Marines offer feedback for new officers

Base Info

Marines offer feedback for new officers

by: Lance Cpl. Anne K. Henry | .
Okinawa Marine Staff | .
published: November 10, 2012

CAMP FOSTER — Representatives from The Basic School in Quantico, Va., visited Marines with III Marine Expeditionary Force and Marine Corps Installations Pacific to conduct a survey and brief at Camp Foster Nov. 5.

The purpose of the visit was to gather feedback on the performance of new lieutenants and warrant officers from Marines who either work for or oversee these officers. TBS representatives also met with Marines on other Marine Corps installations on Okinawa during their visit.

Every day, new officers report to their first duty station after their military occupational specialty school and often, even after months of rigorous training at Officer Candidates School and TBS, these new officers still do not know exactly what to expect, according to Lt. Col. James G. Sweeney, the warfighting director with Support Battalion at TBS. As a result, TBS initiated a survey program in which representatives from the school visit units throughout the Marine Corps to pinpoint the strengths and weaknesses of new officers.

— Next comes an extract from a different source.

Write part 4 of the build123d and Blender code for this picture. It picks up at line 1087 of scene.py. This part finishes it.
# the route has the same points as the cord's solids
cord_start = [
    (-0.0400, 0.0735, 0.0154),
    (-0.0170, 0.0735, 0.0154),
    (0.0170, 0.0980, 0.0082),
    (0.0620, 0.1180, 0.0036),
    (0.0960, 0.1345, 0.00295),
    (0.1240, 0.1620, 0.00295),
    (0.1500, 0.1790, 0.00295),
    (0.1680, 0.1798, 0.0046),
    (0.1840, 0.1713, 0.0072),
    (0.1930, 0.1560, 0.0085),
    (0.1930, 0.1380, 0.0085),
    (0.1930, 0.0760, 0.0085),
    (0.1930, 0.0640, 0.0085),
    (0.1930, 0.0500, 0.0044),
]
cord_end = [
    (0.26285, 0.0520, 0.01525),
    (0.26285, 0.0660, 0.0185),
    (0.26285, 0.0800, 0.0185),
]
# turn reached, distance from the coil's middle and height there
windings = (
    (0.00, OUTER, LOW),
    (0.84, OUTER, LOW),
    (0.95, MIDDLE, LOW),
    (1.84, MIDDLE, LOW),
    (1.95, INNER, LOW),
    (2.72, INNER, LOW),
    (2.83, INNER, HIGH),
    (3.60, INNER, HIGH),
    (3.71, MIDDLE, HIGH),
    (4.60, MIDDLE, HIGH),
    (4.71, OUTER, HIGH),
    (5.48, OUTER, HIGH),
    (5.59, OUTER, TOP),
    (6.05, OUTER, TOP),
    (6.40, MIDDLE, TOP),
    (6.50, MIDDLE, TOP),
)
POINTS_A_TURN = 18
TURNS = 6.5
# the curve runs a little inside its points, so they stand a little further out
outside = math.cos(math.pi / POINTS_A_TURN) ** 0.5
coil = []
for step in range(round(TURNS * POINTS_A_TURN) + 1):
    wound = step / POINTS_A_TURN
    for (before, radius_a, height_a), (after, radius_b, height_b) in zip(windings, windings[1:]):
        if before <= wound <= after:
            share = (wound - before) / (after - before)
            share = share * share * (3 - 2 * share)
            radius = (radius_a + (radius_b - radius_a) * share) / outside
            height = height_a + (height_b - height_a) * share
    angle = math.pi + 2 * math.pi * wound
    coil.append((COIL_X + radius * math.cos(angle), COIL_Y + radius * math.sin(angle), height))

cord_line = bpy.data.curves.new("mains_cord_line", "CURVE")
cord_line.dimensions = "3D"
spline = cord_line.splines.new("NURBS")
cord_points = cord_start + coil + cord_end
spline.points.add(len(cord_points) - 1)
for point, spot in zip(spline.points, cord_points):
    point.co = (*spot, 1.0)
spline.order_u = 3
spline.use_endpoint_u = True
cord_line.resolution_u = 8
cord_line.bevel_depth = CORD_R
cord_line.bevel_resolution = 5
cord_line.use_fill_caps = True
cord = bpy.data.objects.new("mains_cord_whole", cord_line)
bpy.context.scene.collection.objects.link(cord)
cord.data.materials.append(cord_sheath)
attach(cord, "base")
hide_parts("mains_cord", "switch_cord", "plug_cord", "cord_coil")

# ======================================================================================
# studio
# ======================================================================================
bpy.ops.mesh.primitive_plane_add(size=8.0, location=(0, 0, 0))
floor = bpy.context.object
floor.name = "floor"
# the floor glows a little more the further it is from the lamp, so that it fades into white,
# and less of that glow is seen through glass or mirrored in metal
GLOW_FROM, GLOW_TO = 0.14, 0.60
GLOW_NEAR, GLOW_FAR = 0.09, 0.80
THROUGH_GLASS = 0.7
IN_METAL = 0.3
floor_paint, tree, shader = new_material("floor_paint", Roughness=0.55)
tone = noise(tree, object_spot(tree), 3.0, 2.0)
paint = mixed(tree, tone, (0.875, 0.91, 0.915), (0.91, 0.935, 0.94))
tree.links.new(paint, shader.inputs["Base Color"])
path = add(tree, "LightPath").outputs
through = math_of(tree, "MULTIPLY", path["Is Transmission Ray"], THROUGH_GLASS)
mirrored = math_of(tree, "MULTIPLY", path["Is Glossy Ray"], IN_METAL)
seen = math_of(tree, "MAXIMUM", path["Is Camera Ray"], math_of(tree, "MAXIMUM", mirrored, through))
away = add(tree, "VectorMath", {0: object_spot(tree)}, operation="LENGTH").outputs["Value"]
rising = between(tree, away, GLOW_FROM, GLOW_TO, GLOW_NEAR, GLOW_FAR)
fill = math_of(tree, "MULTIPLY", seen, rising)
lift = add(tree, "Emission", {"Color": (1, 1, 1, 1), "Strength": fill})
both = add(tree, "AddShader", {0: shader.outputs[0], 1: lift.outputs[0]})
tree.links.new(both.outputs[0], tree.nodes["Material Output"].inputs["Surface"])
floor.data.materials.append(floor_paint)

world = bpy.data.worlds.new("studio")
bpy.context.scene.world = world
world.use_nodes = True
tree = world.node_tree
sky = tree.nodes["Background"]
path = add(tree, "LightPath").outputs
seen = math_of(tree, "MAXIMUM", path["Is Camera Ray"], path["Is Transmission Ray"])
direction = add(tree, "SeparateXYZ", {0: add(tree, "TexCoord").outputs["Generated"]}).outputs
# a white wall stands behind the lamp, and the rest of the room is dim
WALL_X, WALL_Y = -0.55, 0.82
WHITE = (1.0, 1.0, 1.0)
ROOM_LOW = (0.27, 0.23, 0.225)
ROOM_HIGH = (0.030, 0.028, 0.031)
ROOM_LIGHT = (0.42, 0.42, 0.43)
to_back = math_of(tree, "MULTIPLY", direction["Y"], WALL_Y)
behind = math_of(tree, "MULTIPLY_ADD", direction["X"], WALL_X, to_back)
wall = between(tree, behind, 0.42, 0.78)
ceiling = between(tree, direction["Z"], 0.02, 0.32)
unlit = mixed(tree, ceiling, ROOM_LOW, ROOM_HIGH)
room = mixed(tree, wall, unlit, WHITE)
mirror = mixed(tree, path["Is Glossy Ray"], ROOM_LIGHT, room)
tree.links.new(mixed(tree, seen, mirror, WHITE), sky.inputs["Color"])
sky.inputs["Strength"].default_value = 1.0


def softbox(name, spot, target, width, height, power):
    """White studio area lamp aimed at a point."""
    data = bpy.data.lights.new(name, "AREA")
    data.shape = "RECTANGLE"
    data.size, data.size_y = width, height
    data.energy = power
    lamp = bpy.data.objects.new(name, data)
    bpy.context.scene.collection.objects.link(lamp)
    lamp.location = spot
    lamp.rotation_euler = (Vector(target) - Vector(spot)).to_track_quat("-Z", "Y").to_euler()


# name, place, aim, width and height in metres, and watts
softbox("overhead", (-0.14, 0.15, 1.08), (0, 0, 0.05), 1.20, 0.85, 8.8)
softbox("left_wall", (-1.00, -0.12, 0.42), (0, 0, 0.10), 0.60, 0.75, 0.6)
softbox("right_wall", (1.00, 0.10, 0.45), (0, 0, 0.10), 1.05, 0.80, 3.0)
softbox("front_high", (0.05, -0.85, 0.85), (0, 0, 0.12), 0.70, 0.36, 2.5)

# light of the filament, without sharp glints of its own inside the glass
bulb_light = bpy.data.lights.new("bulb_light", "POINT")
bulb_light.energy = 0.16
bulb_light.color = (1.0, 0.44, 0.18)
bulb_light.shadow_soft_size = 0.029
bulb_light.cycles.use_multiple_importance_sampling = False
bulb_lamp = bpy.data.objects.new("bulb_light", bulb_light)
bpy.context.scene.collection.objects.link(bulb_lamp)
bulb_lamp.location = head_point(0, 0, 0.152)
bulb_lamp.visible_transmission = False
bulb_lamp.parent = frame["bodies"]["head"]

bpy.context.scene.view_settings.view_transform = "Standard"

“Our goals are to assess student and instructor performance,” said Sweeney. “We want to evaluate the course content through the assessment of new lieutenants and warrant officers who have been in the fleet for 60 to 180 days.”

After OCS, newly commissioned officers attend TBS to learn the basic skills of being an officer of Marines. TBS is 26 weeks long and comprised of four phases. During these phases, Marines are evaluated on their leadership, academic and military skills. Throughout the course of TBS, new officers are expected to learn many Marine skills, including the tools of an effective rifle squad leader and rifle platoon commander.

“At TBS, we believe that every Marine is a rifleman,” said Sweeney. “But every Marine officer also must be a capable platoon commander.”

In addition to their training at TBS, the Marines must be able to meet what are known as the “Horizontal Themes.”

These three themes emulate what the school believes define a model officer: one who makes decisions in the fog of war, is a warfighter who embraces the Corps’ warrior ethos, and is mentally strong and physically tough.

“We want to get any feedback, both positive and negative,” said Chief Warrant Officer Robert L. Tagliabue, the infantry weapons officer with Support Battalion at TBS. “We want any information we can get to improve the learning experience and curriculum at TBS.”

The representatives will take the feedback they received during their trip to Okinawa and compile it with feedback from other site visits with the goal of improving the TBS curriculum to develop better future leaders for the Marine Corps, according to Sweeney.

“It is very hard to prepare the new officers for what they are going to face when they get to the fleet,” said Sweeney. “For us to be able to meet our mission statement, we need to be able to produce the best officers we possibly can. These visits will help us continue to improve our curriculum and the officers we produce.”